● Exercise instructions: Quote only the lines from the line containing "Reconstruct the object" to the line containing "notch_depth = 0.35; // [0.3:0.01:0.5]", with both of those lines included, please, exactly as written.

# start of Input for this task

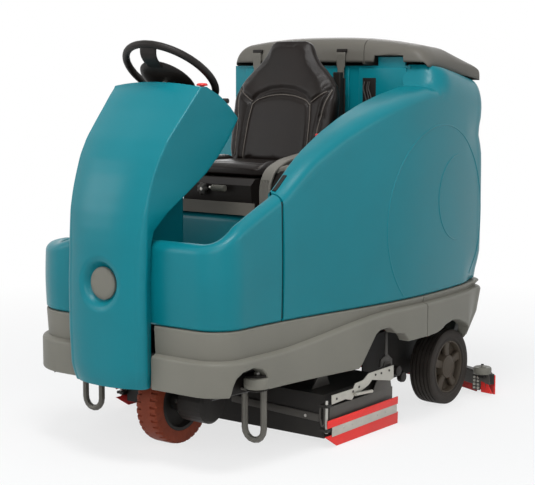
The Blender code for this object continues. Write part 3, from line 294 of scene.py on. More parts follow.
def rounded_wall(path, inner, low, high, outer_r, outer_h, inner_r, steps=9, rise=14, bulge=0.0):
    """A wall carried along path.  Its section goes up the outside, over a quarter ellipse
    outer_r deep and outer_h high, across, over a quarter round of inner_r, and down at inner."""
    n = len(path)
    low, high, outer_r, outer_h = [np.broadcast_to(v, n)[:, None]
        for v in (low, high, outer_r, outer_h)]
    span = np.linalg.norm(inner - path, axis=1)[:, None]
    q = radians(linspace(0, 90, steps))[None, :]
    up = linspace(0, 1, rise)[None, :]
    foot = 0.006
    depth = concatenate([foot + 0 * low, -bulge * sin(pi * up) + 0 * low, outer_r * (1 - cos(q)),
        span - inner_r * (1 - sin(q)), span, span], axis=1)
    height = concatenate([low, low + foot + (high - outer_h - low - foot) * up,
        high - outer_h + outer_h * sin(q), high - inner_r + inner_r * cos(q), high - inner_r - 0.01,
        low], axis=1)
    flat = path[:, None, :] + ((inner - path) / span)[:, None, :] * depth[:, :, None]
    return concatenate([flat, height[:, :, None]], axis=2)


RIDGE_Y = array([-1.0, -0.875, -0.845, -0.814, -0.762, -0.708, -0.626, -0.543, -0.486, -0.428, -0.369,
    -0.248, -0.122, 0.008, 0.144, 0.286, 0.404, 1.0])
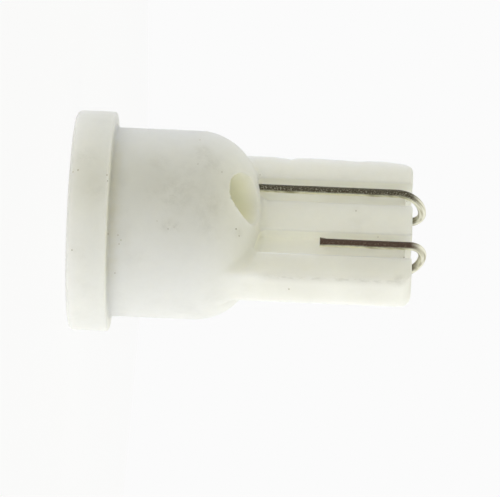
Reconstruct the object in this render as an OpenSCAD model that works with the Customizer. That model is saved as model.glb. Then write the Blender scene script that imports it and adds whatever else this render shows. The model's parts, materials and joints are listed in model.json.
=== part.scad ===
// Wedge base LED bulb: a moulded white shell with a flange, a cup, a domed
// shoulder and a flat wedge, two lead wires that wrap round the wedge's end,
// and a round board with four lamps that lies in the flange.
// The bulb stands on its flange. +Z runs up its axis to the wedge's end,
// X is the width of the wedge and Y its thickness.

/* [Flange and cup] */
// Outer diameter of the flange
flange_d = 11.64; // [11.0:0.02:12.6]
// Thickness of the flange
flange_t = 2.1; // [2.0:0.05:3.0]
// Rounding of the flange's front edge
flange_round = 0.3; // [0.1:0.05:0.5]
// Outer diameter of the cup
cup_d = 10; // [9.7:0.05:10.6]
// Wall of the cup and the dome
wall = 1; // [0.8:0.05:1.2]
// Height of the top of the dome over the flange's front
dome_top = 10; // [9.4:0.05:11.0]
// Rounding of the dome's shoulder
shoulder_r = 3.3; // [3.0:0.05:3.6]
// Rounding of the dome's crown
crown_r = 9.3; // [8.5:0.05:11.0]

/* [Wedge] */
// Overall length of the moulding
body_l = 17.9; // [16.5:0.05:20.0]
// Width of the wedge
wedge_w = 9; // [8.6:0.05:9.4]
// Thickness of the wedge
wedge_t = 2.1; // [1.9:0.05:2.3]
// Rounding of the wedge's long edges
wedge_round = 0.2; // [0.1:0.05:0.35]
// Rounding of the wedge's two end corners
end_round = 0.8; // [0.4:0.05:1.2]
// Width of a wire groove
groove_w = 1.64; // [1.4:0.02:1.8]
// Depth of a wire groove
groove_depth = 0.6; // [0.5:0.02:0.7]
// Depth of the notch where a groove leaves the wedge's end
notch_depth = 0.35; // [0.3:0.01:0.5]

/* [Shoulder holes] */
// Diameter of a hole in the dome's shoulder
vent_d = 2.6; // [2.0:0.05:2.7]
// Distance of a shoulder hole from the middle of the wedge's width
vent_x = 0.85; // [0.4:0.05:1.0]
// Distance of a shoulder hole from the middle of the wedge's thickness
vent_y = 2.97; // [2.85:0.02:3.1]
// Depth of a shoulder hole's floor under the top of the dome
vent_depth = 1.75; // [1.5:0.05:2.0]

/* [Lead wires] */
// Diameter of a lead wire
wire_d = 0.45; // [0.4:0.01:0.5]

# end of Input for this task

● Answer below:
Reconstruct the object in this render as an OpenSCAD model that works with the Customizer. That model is saved as model.glb. Then write the Blender scene script that imports it and adds whatever else this render shows. The model's parts, materials and joints are listed in model.json.
=== part.scad ===
// Wedge base LED bulb: a moulded white shell with a flange, a cup, a domed
// shoulder and a flat wedge, two lead wires that wrap round the wedge's end,
// and a round board with four lamps that lies in the flange.
// The bulb stands on its flange. +Z runs up its axis to the wedge's end,
// X is the width of the wedge and Y its thickness.

/* [Flange and cup] */
// Outer diameter of the flange
flange_d = 11.64; // [11.0:0.02:12.6]
// Thickness of the flange
flange_t = 2.1; // [2.0:0.05:3.0]
// Rounding of the flange's front edge
flange_round = 0.3; // [0.1:0.05:0.5]
// Outer diameter of the cup
cup_d = 10; // [9.7:0.05:10.6]
// Wall of the cup and the dome
wall = 1; // [0.8:0.05:1.2]
// Height of the top of the dome over the flange's front
dome_top = 10; // [9.4:0.05:11.0]
// Rounding of the dome's shoulder
shoulder_r = 3.3; // [3.0:0.05:3.6]
// Rounding of the dome's crown
crown_r = 9.3; // [8.5:0.05:11.0]

/* [Wedge] */
// Overall length of the moulding
body_l = 17.9; // [16.5:0.05:20.0]
// Width of the wedge
wedge_w = 9; // [8.6:0.05:9.4]
// Thickness of the wedge
wedge_t = 2.1; // [1.9:0.05:2.3]
// Rounding of the wedge's long edges
wedge_round = 0.2; // [0.1:0.05:0.35]
// Rounding of the wedge's two end corners
end_round = 0.8; // [0.4:0.05:1.2]
// Width of a wire groove
groove_w = 1.64; // [1.4:0.02:1.8]
// Depth of a wire groove
groove_depth = 0.6; // [0.5:0.02:0.7]
// Depth of the notch where a groove leaves the wedge's end
notch_depth = 0.35; // [0.3:0.01:0.5]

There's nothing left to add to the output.